THE PROBLEM: Please quote exactly the opening lines of the data, from the first line to the one where "panel_normal(-1, places, STITCH_RISES)" appears.

INFORMATION SUPPLIED:
####################
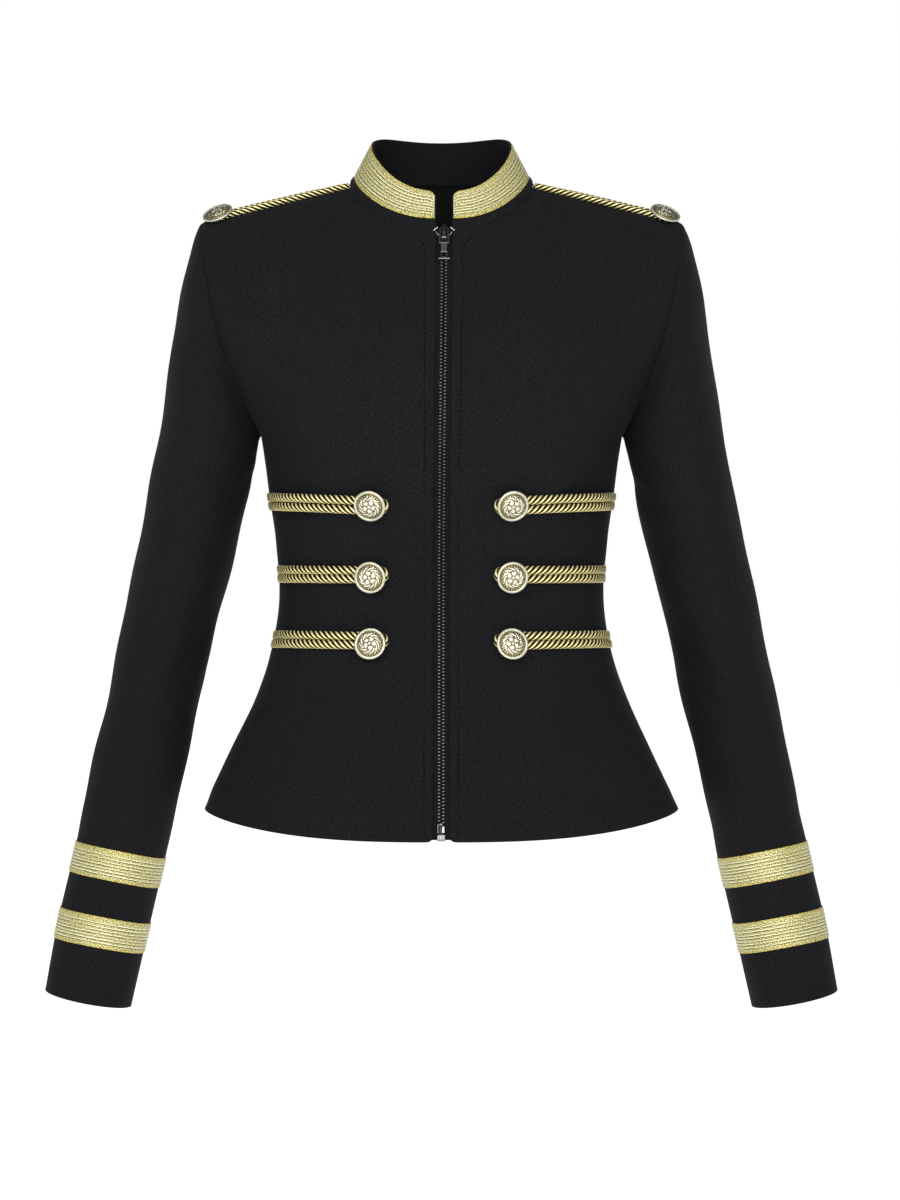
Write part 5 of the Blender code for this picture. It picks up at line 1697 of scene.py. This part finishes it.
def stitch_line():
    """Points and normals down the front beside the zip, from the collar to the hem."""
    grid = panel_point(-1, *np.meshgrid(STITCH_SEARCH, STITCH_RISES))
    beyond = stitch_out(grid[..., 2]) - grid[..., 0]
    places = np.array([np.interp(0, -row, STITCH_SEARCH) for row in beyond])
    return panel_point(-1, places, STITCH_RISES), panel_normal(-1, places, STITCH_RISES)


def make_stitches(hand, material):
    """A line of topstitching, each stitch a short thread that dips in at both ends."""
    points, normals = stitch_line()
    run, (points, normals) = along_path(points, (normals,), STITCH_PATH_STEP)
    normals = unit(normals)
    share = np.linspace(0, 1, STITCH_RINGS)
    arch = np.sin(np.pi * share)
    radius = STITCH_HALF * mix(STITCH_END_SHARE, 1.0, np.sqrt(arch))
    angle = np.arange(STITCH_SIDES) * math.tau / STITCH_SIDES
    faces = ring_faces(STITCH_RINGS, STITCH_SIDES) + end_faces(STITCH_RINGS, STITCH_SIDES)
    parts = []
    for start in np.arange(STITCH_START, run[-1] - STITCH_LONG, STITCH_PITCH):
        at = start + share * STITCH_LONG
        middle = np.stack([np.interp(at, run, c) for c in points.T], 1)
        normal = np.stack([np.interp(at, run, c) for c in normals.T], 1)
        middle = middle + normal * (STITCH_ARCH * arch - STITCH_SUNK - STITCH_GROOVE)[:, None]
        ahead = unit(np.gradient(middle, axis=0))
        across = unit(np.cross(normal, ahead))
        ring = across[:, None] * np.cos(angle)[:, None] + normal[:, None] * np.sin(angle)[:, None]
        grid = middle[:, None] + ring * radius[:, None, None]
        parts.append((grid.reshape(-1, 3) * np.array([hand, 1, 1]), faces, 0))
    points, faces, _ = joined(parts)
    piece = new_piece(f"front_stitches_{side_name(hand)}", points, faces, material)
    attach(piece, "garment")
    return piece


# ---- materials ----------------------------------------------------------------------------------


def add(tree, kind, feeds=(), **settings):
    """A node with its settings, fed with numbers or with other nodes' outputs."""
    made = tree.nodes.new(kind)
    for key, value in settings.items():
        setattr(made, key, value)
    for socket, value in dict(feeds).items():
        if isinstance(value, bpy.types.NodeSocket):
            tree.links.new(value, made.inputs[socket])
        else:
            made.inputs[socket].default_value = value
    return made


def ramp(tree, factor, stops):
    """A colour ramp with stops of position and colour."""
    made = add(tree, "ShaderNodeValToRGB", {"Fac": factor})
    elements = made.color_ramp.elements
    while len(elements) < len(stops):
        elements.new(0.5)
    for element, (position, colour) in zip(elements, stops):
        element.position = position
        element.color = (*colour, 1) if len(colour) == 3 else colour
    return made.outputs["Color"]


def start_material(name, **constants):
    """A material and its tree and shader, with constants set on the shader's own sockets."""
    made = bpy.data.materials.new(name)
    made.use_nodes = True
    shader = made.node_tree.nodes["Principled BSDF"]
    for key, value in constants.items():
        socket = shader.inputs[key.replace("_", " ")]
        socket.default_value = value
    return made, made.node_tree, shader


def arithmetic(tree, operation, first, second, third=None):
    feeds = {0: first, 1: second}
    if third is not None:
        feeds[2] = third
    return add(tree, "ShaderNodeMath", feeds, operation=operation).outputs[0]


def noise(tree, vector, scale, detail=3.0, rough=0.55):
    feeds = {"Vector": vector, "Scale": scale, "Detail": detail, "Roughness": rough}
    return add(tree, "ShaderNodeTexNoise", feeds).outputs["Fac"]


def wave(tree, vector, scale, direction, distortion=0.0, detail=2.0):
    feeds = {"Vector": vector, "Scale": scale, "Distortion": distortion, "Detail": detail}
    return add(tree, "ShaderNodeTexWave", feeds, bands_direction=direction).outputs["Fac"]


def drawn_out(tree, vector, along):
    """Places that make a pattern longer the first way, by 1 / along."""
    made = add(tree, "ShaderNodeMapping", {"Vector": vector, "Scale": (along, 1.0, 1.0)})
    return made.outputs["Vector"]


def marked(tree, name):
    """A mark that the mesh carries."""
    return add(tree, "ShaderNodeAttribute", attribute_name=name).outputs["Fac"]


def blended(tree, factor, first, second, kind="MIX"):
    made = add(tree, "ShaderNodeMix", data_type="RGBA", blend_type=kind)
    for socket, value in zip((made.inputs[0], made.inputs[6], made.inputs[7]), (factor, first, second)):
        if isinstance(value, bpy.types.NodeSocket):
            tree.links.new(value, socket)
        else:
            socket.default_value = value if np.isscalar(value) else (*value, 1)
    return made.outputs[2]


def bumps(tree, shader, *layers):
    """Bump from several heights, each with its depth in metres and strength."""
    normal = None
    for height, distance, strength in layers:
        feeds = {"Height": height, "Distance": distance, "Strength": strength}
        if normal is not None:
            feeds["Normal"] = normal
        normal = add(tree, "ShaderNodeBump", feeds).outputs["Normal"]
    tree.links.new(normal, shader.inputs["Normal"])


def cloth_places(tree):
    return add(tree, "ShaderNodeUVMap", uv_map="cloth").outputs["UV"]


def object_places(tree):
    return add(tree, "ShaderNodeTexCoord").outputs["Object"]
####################
RESULT OF THIS EXERCISE:
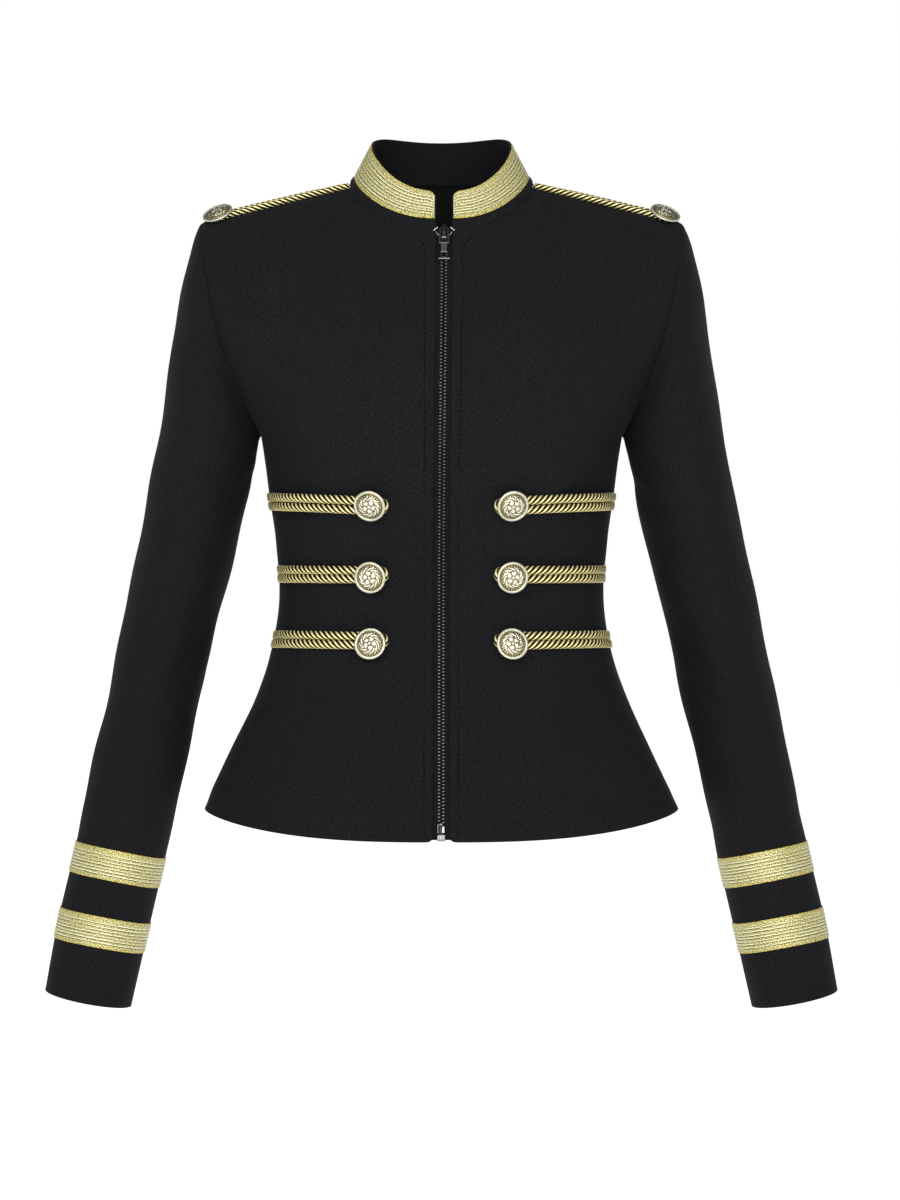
Write part 5 of the Blender code for this picture. It picks up at line 1697 of scene.py. This part finishes it.
def stitch_line():
    """Points and normals down the front beside the zip, from the collar to the hem."""
    grid = panel_point(-1, *np.meshgrid(STITCH_SEARCH, STITCH_RISES))
    beyond = stitch_out(grid[..., 2]) - grid[..., 0]
    places = np.array([np.interp(0, -row, STITCH_SEARCH) for row in beyond])
    return panel_point(-1, places, STITCH_RISES), panel_normal(-1, places, STITCH_RISES)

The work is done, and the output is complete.